Taxidermia is a surrealistic journey into dark comedy. It tells the stories of three generations: Vendel, a Hungarian soldier during World War II; his son Kálmán, a competitive eater during the Cold War period; and Kálmán's son Lajos, a taxidermist living in the current day. Each is living a life without fulfillment. They have a taste of what life can be, but it is always incomplete.
Vendel is an orderly for a lieutenant. The rest of the army is nowhere to be seen—that it part of the unreality of the whole film. While the lieutenant has a family and home, Vendel lives in a little shed and enjoys life as a peeping tom. His is a world of masturbation—to the point of flames shooting out of his penis. He craves love, but is such an outsider—almost a non-entity—that he can never create any kind of bond. This section of the film has lots of images that bring the senses to mind—light and dark, heat and cold, sexual scenes. There is a passion in his life, but no way, other than self-gratification (often humorously portrayed) for that passion to find any outlet.
Kálmán is in training as a competitive eater. Here is a farcical look at the Communist athletic programs of the day. He is expected to focus completely on this "sport." He falls in love with a female competitive eater, but can he keep up his training and start a family at the same time? Kálmán's life is outwardly fulfilling (and very filling), but it is obviously transitory without real passion. After each round of an eating competition, the participants stand at a trough and regurgitate everything (and they can regurgitate quite a lot). Eating has no enjoyment, or even nutrition—it is merely a challenge to be skillfully accomplished.
Lajos is a master taxidermist and is taking care of his father who is now a very large, immobile blob who is trying to train cats at competitive eating. There isn't much in Lajos's life outside of his shop. He wants something more than what is in his life, so he makes what might be the ultimate piece of taxidermy art: he stuffs his own torso. In this he achieves a bit of immortality—but it is immortality without life.
Director György Pálfi wrote, "My aim was to create not just an auteur film, but an enduring, personal auteur film." Such films will appeal to some people but certainly not to a broad audience. I expect
Taxidermia will have viewers who find the bizarre and grotesque world of the film quite interesting and others who just won't get into it.
The first two stories are based on writings of Hungarian writer Lajos Parti Nagy. Nagy's writings are minimally available in the U.S., but the tone of the stories reminded me of Jorge Luis Borges.
Throughout the film there are some recurring images. The images are at once both surreal and naturalistic. The most interesting are scenes of disembowelment—first of a pig, then the figurative disembowelment of the eaters' extensive vomiting, and finally watching Lajos lovingly remove his own organs. Life, it seems, is a process of metaphorical evisceration.

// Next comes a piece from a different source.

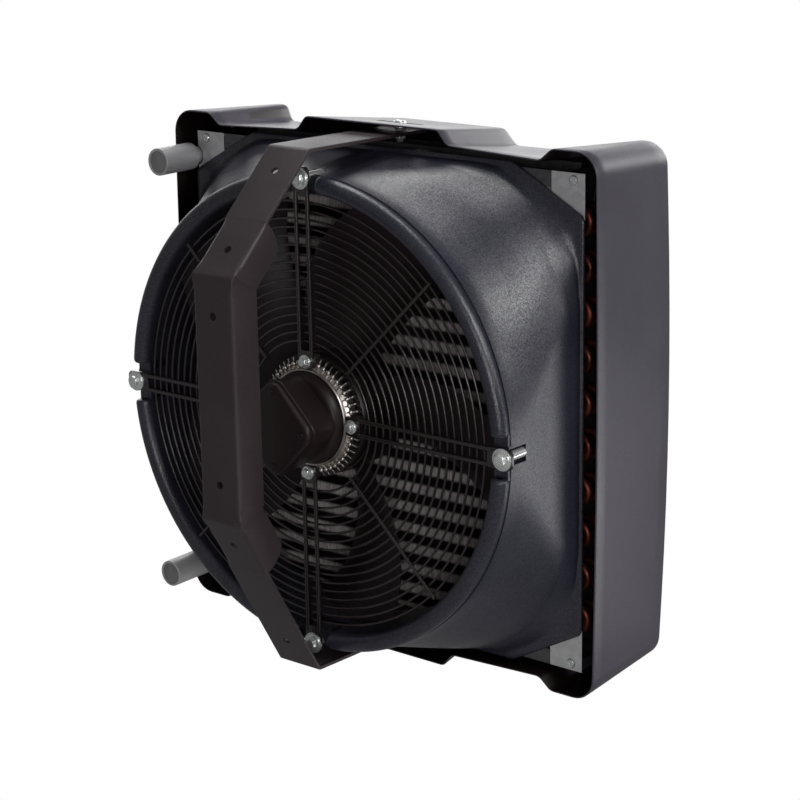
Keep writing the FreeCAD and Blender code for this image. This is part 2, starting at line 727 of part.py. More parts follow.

All of this is done with a very dark humor—the kind of dark humor that often shows up in films from Eastern Europe. I think it may be hard for us to really get that humor. Certainly as I watched I could see the humor in what was happening, but I always felt that there was something about it I wasn't quite getting. I had the same sense when watching the Romanian film
The Death of Mr. Lazarescu. Perhaps those decades of repressive regimes are necessary to fully appreciate how comical the collapse of one's life can be.